Jesús anduvo por el camino del amor humilde, se humilló hasta el polvo y permitió que lo criticaran. Él nos redimió como miembros de su cuerpo, para que vivamos con esta clase de amor que cubre los errores del prójimo en vez de criticarlos, que perdona y tolera en vez de reprochar, que otorga bondad en vez de crítica.
Esto no significa que debemos tolerar el pecado. Si alguna vez tenemos que pronunciar juicio, lo haremos claramente, pero con un corazón humilde y amoroso, para corregir y edificar. (Ver ¿Juzgar o no juzgar a otros?)
Pero cualquiera que libre una guerra de vida o muerte contra este espíritu de crítica, descubrirá que no hay nada que esté afianzado tan profundamente en la naturaleza que heredamos de Adán. La crítica no desaparecerá de la noche a la mañana mediante un voto que hagamos: “Quiero permitir el ser juzgado y poner mi boca en el polvo”. No.

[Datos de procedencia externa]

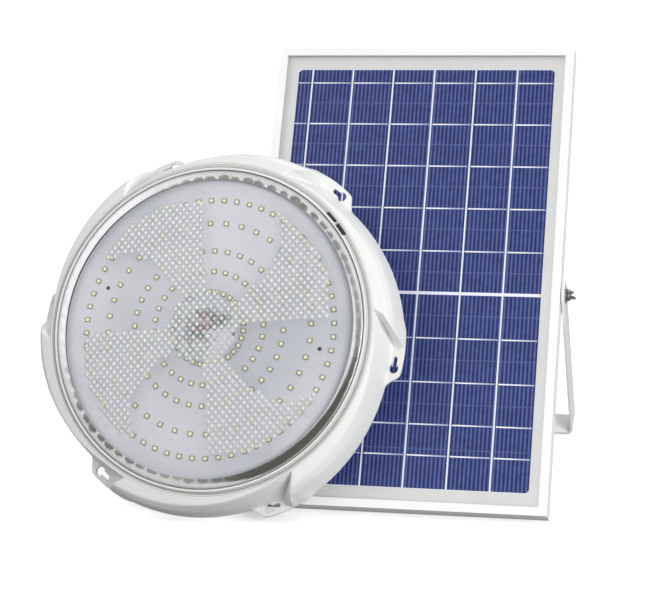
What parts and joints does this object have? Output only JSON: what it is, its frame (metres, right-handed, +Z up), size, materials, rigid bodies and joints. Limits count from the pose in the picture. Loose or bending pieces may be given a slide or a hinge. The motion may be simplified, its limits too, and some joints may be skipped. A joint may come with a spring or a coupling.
{
  "type": "solar ceiling light kit",
  "caption": "Round ceiling lamp with keyhole ears and a clear domed cover, beside a framed solar panel standing on a swinging U-bracket.",
  "frame": {"origin": "middle of the whole kit's footprint, on the floor", "axes": "+Z up, -Y the side the panel face and the lamp cover look to, +X to the right seen from that side; the panel leans back and the bracket's cross-bar stands on the floor behind it"},
  "size_m": [0.389, 0.2719, 0.2738],
  "materials": {
    "frame_white": "white powder coat over aluminium extrusion",
    "key_metal": "bare",
    "clear_glass": "clear, faint texture",
    "silicon": "blue polycrystalline cells",
    "ribbon": "tinned ribbon",
    "white_film": "white film",
    "sealant": "white silicone",
    "fastener_steel": "zinc plated",
    "black_plastic": "moulded",
    "cable_black": "cable jacket",
    "tie_white": "nylon",
    "strap_white": "light grey-white paint",
    "housing_white": "glossy moulded",
    "plate_white": "moulded",
    "seal_black": "gasket",
    "clear_plastic": "clear moulded, patterned inside",
    "board_silver": "silver-lavender solder mask",
    "light_chip": "pale yellow phosphor",
    "board_white": "white solder mask",
    "part_black": "moulded components",
    "cell_blue": "shrink-wrapped cells",
    "nickel": "nickel",
    "board_green": "green solder mask",
    "wire_red": "insulated wire"
  },
  "bodies": {
    "panel": {"frame_top_rail": "frame_white", "frame_bottom_rail": "frame_white", "frame_left_rail": "frame_white", "frame_right_rail": "frame_white", "corner_keys": "key_metal", "panel_glass": "clear_glass", "solar_cells": "silicon", "busbar_ribbons": "ribbon", "backsheet": "white_film", "edge_seal": "sealant", "rivet_nuts": "fastener_steel", "junction_box": "black_plastic", "junction_box_lid": "black_plastic", "lid_screws": "fastener_steel", "terminal_block": "black_plastic", "bypass_diode": "black_plastic", "panel_gland": "black_plastic", "panel_cable": "cable_black", "cable_ties": "tie_white", "panel_plug": "black_plastic"},
    "bracket": {"u_bracket": "strap_white"},
    "wing_right": {"wing_bolt_right": "fastener_steel", "washer_right": "fastener_steel"},
    "wing_left": {"wing_bolt_left": "fastener_steel", "washer_left": "fastener_steel"},
    "lamp": {"lamp_housing": "housing_white", "back_plate": "plate_white", "back_screws": "fastener_steel", "cover_seal": "seal_black", "clear_cover": "clear_plastic", "bezel_ring": "housing_white", "catch_tongues": "part_black", "board_frame": "plate_white", "light_board": "board_silver", "light_chips": "light_chip", "board_screws": "part_black", "sensor_board": "board_white", "sensor_parts": "part_black", "battery_cells": "cell_blue", "battery_holder": "black_plastic", "battery_tabs": "nickel", "controller_board": "board_green", "controller_parts": "part_black", "wire_harness": "wire_red", "lamp_gland": "black_plastic", "lamp_cable": "cable_black", "lamp_socket": "black_plastic"}
  },
  "joints": [
    {"name": "bracket_swing", "type": "hinge", "parent": "panel", "child": "bracket", "pos_m": [0.07365, 0.00781, 0.12617], "axis": [1, 0, 0], "range_deg": [-47, 114]},
    {"name": "wing_right_turn", "type": "hinge", "parent": "panel", "child": "wing_right", "pos_m": [0.18565, 0.00781, 0.12617], "axis": [1, 0, 0], "range_deg": [-360, 360]},
    {"name": "wing_left_turn", "type": "hinge", "parent": "panel", "child": "wing_left", "pos_m": [-0.03835, 0.00781, 0.12617], "axis": [1, 0, 0], "range_deg": [-360, 360]},
    {"name": "lamp_pull_away", "type": "slide", "parent": "panel", "child": "lamp", "axis": [0, -1, 0], "range_m": [0, 0.12]}
  ]
}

Nuestra sangre está infectada con este pecado. Sólo hay una persona que es más fuerte que nuestro viejo Adán. Es Jesucristo. Su sangre tiene un poder mayor que el que tiene la sangre que heredamos de nuestros padres. Esta sangre de Jesús tiene el poder para liberarnos, cada vez que la invoquemos. En ella hay poder para limpiarnos, del gran pecado de criticar a los demás, de la hipocresía que nos hace culpables y hace que Satanás ponga sobre nosotros sus manos.
Por fe tenemos que apropiarnos del poder redentor de esta sangre. Esto sólo ocurrirá cuando libremos una batalla intensa contra este pecado, en una lucha diaria de fe y oración. Esto incluye el “sin embargo” de la fe, a pesar de las derrotas que experimentemos: “¡Soy redimido para amar y perdonar!”. Cualquiera que esté dispuesto a resistir en esta batalla, a pesar de sus fallas, a creer en la redención de Jesús, quedará libre de este gran pecado de la crítica.